--- start Dataset excerpts ---

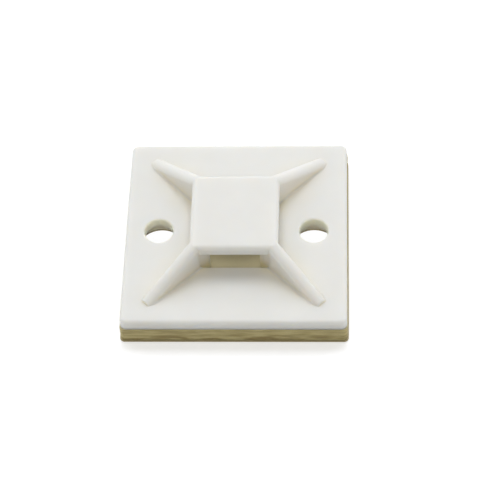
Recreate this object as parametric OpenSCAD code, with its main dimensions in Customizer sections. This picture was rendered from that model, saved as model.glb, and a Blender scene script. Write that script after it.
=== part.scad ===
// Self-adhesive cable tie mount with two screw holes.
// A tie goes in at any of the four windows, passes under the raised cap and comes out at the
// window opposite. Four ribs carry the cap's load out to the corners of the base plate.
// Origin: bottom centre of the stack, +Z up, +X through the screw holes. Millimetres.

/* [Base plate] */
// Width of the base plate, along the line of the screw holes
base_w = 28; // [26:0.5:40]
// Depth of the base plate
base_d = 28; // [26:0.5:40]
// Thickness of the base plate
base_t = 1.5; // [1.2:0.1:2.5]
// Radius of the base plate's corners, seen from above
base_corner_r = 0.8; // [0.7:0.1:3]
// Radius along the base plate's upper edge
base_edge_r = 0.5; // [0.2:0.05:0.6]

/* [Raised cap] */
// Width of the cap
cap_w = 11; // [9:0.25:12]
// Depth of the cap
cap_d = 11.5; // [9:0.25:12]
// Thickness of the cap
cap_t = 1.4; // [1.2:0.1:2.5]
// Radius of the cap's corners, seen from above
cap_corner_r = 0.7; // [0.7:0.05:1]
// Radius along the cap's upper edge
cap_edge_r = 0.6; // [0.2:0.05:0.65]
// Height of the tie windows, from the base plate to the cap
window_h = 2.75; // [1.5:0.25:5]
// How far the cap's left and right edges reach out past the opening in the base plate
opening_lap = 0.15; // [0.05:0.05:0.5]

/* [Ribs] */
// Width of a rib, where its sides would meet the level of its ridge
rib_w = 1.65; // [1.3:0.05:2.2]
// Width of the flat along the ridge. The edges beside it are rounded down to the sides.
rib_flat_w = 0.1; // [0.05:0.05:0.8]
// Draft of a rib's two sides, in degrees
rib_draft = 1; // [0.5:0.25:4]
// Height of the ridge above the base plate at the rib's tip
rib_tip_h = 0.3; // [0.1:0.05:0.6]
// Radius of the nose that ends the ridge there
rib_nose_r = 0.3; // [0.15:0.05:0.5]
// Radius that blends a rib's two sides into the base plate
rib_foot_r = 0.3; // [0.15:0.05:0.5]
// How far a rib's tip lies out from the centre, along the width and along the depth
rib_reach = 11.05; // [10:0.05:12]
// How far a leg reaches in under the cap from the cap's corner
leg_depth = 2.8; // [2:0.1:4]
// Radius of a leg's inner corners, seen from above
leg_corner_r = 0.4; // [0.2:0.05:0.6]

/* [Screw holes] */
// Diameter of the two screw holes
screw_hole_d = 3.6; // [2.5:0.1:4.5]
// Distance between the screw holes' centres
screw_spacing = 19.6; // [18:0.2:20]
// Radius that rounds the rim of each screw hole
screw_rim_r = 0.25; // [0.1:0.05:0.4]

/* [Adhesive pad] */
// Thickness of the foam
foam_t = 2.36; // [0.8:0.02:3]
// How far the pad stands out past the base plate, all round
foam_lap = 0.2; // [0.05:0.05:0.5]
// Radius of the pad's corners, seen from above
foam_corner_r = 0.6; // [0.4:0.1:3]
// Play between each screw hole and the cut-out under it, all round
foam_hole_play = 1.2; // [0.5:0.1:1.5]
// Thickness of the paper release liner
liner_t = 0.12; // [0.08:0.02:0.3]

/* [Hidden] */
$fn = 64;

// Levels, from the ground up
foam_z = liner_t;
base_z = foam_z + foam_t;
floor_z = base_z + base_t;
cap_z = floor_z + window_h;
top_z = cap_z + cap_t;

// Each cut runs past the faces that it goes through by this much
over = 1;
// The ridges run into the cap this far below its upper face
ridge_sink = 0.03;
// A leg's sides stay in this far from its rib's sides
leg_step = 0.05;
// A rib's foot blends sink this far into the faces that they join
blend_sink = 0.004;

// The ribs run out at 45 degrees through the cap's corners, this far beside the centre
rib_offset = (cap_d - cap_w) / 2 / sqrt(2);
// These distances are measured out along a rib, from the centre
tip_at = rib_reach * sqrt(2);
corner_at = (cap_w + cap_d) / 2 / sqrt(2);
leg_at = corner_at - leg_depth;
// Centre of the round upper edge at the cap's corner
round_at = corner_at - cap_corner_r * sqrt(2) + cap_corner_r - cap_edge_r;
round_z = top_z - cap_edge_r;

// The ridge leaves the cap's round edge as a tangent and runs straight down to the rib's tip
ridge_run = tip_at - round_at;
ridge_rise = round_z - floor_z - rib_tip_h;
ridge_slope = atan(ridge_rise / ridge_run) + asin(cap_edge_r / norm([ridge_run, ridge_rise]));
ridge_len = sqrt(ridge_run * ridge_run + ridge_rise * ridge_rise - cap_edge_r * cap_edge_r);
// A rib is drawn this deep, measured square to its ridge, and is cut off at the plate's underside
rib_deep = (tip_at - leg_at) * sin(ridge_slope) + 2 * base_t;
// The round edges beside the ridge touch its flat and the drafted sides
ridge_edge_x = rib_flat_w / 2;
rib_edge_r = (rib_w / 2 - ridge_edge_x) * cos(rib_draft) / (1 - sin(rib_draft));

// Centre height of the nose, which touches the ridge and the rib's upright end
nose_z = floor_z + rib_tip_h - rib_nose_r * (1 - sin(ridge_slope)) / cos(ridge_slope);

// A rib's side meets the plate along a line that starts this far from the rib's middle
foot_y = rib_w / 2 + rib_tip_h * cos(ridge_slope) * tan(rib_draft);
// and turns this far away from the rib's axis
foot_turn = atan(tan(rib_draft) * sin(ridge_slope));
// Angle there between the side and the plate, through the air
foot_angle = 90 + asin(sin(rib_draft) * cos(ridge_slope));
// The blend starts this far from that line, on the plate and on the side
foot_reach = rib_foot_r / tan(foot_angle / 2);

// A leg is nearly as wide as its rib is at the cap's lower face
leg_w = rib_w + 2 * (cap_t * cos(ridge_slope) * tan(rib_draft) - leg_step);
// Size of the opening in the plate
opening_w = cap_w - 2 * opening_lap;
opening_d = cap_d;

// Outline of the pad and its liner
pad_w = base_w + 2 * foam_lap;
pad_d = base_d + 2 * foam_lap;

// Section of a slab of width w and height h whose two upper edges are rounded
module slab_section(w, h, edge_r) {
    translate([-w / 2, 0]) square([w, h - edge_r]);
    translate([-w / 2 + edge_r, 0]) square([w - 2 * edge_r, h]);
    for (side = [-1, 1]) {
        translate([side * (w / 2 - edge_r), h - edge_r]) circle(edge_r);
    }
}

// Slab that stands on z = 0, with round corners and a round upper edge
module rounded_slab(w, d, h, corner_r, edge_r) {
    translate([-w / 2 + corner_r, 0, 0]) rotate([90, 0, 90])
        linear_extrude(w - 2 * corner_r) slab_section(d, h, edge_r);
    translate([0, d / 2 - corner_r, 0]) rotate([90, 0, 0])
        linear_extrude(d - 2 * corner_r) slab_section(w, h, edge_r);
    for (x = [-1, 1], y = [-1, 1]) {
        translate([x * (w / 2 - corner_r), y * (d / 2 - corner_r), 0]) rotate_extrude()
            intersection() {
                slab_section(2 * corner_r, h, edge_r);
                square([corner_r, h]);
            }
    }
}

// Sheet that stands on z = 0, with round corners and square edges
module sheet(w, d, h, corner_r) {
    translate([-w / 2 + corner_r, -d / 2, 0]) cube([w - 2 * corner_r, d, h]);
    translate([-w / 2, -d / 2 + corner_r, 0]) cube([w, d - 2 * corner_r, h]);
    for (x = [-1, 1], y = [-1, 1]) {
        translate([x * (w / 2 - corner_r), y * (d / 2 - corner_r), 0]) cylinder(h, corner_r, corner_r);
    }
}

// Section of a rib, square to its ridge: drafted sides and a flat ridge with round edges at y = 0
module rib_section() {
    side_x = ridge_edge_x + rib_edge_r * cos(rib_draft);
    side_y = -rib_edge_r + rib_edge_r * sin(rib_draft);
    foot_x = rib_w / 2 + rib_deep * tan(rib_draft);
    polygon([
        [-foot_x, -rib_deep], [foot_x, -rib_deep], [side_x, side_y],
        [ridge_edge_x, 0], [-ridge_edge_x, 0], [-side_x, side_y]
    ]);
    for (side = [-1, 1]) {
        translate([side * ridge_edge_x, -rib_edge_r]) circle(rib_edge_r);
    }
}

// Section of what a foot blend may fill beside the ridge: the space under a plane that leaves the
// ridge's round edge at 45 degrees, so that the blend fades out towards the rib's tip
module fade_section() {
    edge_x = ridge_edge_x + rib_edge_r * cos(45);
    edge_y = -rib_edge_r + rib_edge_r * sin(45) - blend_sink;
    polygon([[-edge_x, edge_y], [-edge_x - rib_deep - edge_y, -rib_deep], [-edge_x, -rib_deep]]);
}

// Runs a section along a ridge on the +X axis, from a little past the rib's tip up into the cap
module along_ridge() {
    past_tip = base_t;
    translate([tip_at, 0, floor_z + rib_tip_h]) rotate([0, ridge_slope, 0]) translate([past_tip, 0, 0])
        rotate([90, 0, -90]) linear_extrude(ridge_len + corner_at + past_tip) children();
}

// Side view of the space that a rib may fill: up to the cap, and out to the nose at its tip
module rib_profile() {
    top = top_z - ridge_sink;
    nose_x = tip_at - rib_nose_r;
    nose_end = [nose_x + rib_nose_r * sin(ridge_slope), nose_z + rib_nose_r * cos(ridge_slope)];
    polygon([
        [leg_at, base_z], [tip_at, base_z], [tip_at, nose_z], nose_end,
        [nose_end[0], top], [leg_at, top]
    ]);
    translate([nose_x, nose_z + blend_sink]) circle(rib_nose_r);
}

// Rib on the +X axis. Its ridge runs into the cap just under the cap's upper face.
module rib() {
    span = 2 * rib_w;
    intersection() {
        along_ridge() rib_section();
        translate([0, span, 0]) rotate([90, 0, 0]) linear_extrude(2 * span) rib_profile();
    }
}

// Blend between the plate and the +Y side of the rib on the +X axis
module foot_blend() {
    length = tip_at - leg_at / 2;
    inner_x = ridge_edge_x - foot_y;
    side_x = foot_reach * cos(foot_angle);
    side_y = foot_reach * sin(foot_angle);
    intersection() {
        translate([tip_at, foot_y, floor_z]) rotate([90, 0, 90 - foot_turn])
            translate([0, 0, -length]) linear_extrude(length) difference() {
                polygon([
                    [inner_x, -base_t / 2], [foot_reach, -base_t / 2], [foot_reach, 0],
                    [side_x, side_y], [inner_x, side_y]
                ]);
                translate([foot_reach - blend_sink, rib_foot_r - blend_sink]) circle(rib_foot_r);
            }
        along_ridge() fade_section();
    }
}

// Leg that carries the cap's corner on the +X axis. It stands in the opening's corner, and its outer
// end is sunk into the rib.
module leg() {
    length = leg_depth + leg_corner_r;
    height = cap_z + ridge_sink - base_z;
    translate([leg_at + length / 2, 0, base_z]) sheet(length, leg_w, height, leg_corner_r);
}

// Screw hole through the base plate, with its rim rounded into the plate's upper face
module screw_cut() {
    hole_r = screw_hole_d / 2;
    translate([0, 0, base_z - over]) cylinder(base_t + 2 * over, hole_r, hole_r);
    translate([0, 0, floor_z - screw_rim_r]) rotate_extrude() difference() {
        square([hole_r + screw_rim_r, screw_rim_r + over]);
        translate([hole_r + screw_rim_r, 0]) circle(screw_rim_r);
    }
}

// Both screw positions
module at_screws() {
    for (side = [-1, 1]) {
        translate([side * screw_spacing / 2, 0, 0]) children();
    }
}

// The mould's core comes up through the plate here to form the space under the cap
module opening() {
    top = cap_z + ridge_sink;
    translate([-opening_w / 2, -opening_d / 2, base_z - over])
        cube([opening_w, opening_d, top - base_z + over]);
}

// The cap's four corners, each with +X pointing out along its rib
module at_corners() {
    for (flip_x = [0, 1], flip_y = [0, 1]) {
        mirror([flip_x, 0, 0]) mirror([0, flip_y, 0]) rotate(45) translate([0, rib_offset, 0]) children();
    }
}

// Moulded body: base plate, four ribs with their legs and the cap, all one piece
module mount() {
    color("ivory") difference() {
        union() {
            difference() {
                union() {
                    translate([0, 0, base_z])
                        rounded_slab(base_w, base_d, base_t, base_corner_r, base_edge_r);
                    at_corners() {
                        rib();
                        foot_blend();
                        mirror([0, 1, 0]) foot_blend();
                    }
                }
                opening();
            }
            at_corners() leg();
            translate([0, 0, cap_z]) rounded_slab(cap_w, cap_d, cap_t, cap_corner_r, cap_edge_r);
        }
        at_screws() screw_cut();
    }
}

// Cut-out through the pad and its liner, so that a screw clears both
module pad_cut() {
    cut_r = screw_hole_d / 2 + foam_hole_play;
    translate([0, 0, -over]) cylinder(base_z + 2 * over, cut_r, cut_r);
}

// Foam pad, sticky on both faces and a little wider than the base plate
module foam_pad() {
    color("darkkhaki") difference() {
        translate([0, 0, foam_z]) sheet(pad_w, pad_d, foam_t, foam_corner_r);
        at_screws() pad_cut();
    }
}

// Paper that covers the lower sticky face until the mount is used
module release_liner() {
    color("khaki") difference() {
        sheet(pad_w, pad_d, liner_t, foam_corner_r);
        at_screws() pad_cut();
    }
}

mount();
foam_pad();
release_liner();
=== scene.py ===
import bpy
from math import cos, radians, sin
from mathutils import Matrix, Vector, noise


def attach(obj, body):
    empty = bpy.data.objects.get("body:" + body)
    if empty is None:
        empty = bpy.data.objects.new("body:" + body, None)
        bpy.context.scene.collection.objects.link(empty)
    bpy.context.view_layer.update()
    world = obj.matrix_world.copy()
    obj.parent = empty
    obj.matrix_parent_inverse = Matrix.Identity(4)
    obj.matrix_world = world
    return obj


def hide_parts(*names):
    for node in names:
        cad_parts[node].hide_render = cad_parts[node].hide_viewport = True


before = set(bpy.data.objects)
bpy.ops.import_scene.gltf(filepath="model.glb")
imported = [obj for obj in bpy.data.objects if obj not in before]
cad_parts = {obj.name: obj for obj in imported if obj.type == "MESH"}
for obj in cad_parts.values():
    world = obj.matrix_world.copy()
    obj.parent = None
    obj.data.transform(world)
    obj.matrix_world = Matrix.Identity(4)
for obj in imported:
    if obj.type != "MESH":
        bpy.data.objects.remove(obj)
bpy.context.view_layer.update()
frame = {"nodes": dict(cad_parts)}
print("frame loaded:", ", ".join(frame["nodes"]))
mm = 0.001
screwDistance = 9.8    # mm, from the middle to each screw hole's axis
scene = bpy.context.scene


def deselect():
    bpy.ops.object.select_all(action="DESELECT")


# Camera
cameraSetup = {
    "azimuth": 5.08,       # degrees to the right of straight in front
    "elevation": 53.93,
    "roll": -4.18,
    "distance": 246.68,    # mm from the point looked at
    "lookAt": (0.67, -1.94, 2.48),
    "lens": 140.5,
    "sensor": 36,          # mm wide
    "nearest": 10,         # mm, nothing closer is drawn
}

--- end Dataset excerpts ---
--- start Dataset excerpts ---

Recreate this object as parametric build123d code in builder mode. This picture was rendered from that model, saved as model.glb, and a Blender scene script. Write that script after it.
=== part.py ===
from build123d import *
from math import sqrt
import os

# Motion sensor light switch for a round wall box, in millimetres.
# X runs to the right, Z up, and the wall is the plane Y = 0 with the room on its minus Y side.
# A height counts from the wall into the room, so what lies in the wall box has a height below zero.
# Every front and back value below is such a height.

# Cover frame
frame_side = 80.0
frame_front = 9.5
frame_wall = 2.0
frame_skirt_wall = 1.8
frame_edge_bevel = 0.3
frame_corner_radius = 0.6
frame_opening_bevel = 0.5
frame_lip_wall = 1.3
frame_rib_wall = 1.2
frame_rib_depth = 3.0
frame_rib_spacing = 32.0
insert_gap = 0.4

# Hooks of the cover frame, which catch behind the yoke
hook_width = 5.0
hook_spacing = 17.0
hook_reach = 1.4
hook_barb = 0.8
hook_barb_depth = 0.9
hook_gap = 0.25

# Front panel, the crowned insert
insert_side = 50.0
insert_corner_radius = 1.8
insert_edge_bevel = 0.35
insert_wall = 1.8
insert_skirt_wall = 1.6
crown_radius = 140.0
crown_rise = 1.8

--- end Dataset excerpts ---

## Your goal
From the entries above, give again exactly the lines running from the line with "than the base plate" to the line with "obj.parent = None"; include both of those lines.

## Task response
// Foam pad, sticky on both faces and a little wider than the base plate
module foam_pad() {
    color("darkkhaki") difference() {
        translate([0, 0, foam_z]) sheet(pad_w, pad_d, foam_t, foam_corner_r);
        at_screws() pad_cut();
    }
}

// Paper that covers the lower sticky face until the mount is used
module release_liner() {
    color("khaki") difference() {
        sheet(pad_w, pad_d, liner_t, foam_corner_r);
        at_screws() pad_cut();
    }
}

mount();
foam_pad();
release_liner();
=== scene.py ===
import bpy
from math import cos, radians, sin
from mathutils import Matrix, Vector, noise


def attach(obj, body):
    empty = bpy.data.objects.get("body:" + body)
    if empty is None:
        empty = bpy.data.objects.new("body:" + body, None)
        bpy.context.scene.collection.objects.link(empty)
    bpy.context.view_layer.update()
    world = obj.matrix_world.copy()
    obj.parent = empty
    obj.matrix_parent_inverse = Matrix.Identity(4)
    obj.matrix_world = world
    return obj


def hide_parts(*names):
    for node in names:
        cad_parts[node].hide_render = cad_parts[node].hide_viewport = True


before = set(bpy.data.objects)
bpy.ops.import_scene.gltf(filepath="model.glb")
imported = [obj for obj in bpy.data.objects if obj not in before]
cad_parts = {obj.name: obj for obj in imported if obj.type == "MESH"}
for obj in cad_parts.values():
    world = obj.matrix_world.copy()
    obj.parent = None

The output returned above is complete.